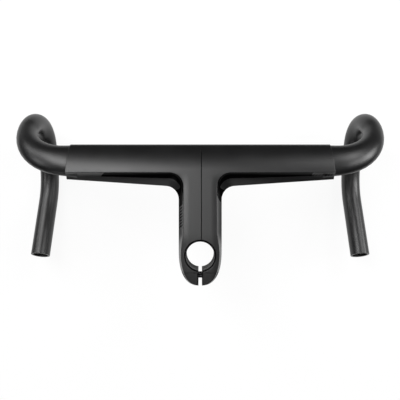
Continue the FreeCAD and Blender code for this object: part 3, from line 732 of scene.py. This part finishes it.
class HANDLEBAR_OT_studio(bpy.types.Operator):
    """Lays the pale floor, hangs the softboxes and sets the camera"""
    bl_idname = "handlebar.studio"
    bl_label = "Studio"

    def execute(self, context):
        scene = context.scene
        studio = scene.handlebar_studio
        mesh = bpy.data.meshes.new("floor")
        level = CAD_BOUNDS[0][2] - FLOOR_GAP
        corners = [(x * FLOOR_REACH, y * FLOOR_REACH, level)
                   for x, y in ((-1, -1), (1, -1), (1, 1), (-1, 1))]
        mesh.from_pydata(corners, [], [(0, 1, 2, 3)])
        floor = bpy.data.objects.new("floor", mesh)
        scene.collection.objects.link(floor)
        give(floor, paper_material())

        world = bpy.data.worlds.new("studio")
        scene.world = world
        world.use_nodes = True
        sky = world.node_tree.nodes["Background"]
        sky.inputs["Color"].default_value = (1, 1, 1, 1)
        path = world.node_tree.nodes.new("ShaderNodeLightPath")
        blend = world.node_tree.nodes.new("ShaderNodeMapRange")
        blend.inputs["To Min"].default_value = studio.ambient
        blend.inputs["To Max"].default_value = 1.0
        world.node_tree.links.new(path.outputs["Is Camera Ray"], blend.inputs["Value"])
        world.node_tree.links.new(blend.outputs["Result"], sky.inputs["Strength"])

        for name, (bearing, height, side, power) in SOFTBOXES.items():
            turn = math.radians(bearing)
            lift = math.radians(height)
            aim = Vector((math.cos(lift) * math.cos(turn), math.cos(lift) * math.sin(turn),
                          math.sin(lift)))
            softbox(name, LIT_POINT + aim * studio.lamp_distance, side, power)

        data = bpy.data.cameras.new("camera")
        data.sensor_width = 36.0
        data.lens = studio.focal_pixels * data.sensor_width / IMAGE_SIZE
        camera = bpy.data.objects.new("camera", data)
        camera.location = (studio.camera_across, studio.camera_forward, studio.camera_height)
        camera.rotation_euler = (0, 0, 0)
        scene.collection.objects.link(camera)
        scene.camera = camera
        scene.view_settings.view_transform = "Standard"
        return {"FINISHED"}


class HANDLEBAR_PT_panel(bpy.types.Panel):
    """Shows a button for each dressing step"""
    bl_idname = "HANDLEBAR_PT_panel"
    bl_label = "Handlebar"
    bl_space_type = "VIEW_3D"
    bl_region_type = "UI"
    bl_category = "Handlebar"

    def draw(self, context):
        for step in STEPS:
            self.layout.operator(step.bl_idname)


GROUPS = {"handlebar_shell": ShellFinish, "handlebar_hardware": HardwareFinish,
          "handlebar_studio": StudioSetup}
STEPS = (HANDLEBAR_OT_shell, HANDLEBAR_OT_bolts, HANDLEBAR_OT_nuts, HANDLEBAR_OT_studio)
CLASSES = (*GROUPS.values(), *STEPS, HANDLEBAR_PT_panel)


def register():
    for item in CLASSES:
        bpy.utils.register_class(item)
    for name, group in GROUPS.items():
        setattr(bpy.types.Scene, name, bpy.props.PointerProperty(type=group))


def unregister():
    for name in GROUPS:
        delattr(bpy.types.Scene, name)
    for item in reversed(CLASSES):
        bpy.utils.unregister_class(item)


def main():
    register()
    bpy.ops.handlebar.shell()
    bpy.ops.handlebar.bolts()
    bpy.ops.handlebar.nuts()
    bpy.ops.handlebar.studio()


if __name__ == "__main__":
    main()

◆ ◆ ◆ ◆ ◆

# [Goal]
Restate the listing exactly, starting at its first line and ending at the line where "give(floor, paper_material())" occurs; include both and no other lines.

# [The answer]
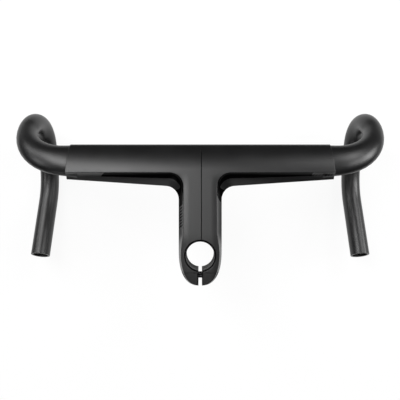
Continue the FreeCAD and Blender code for this object: part 3, from line 732 of scene.py. This part finishes it.
class HANDLEBAR_OT_studio(bpy.types.Operator):
    """Lays the pale floor, hangs the softboxes and sets the camera"""
    bl_idname = "handlebar.studio"
    bl_label = "Studio"

    def execute(self, context):
        scene = context.scene
        studio = scene.handlebar_studio
        mesh = bpy.data.meshes.new("floor")
        level = CAD_BOUNDS[0][2] - FLOOR_GAP
        corners = [(x * FLOOR_REACH, y * FLOOR_REACH, level)
                   for x, y in ((-1, -1), (1, -1), (1, 1), (-1, 1))]
        mesh.from_pydata(corners, [], [(0, 1, 2, 3)])
        floor = bpy.data.objects.new("floor", mesh)
        scene.collection.objects.link(floor)
        give(floor, paper_material())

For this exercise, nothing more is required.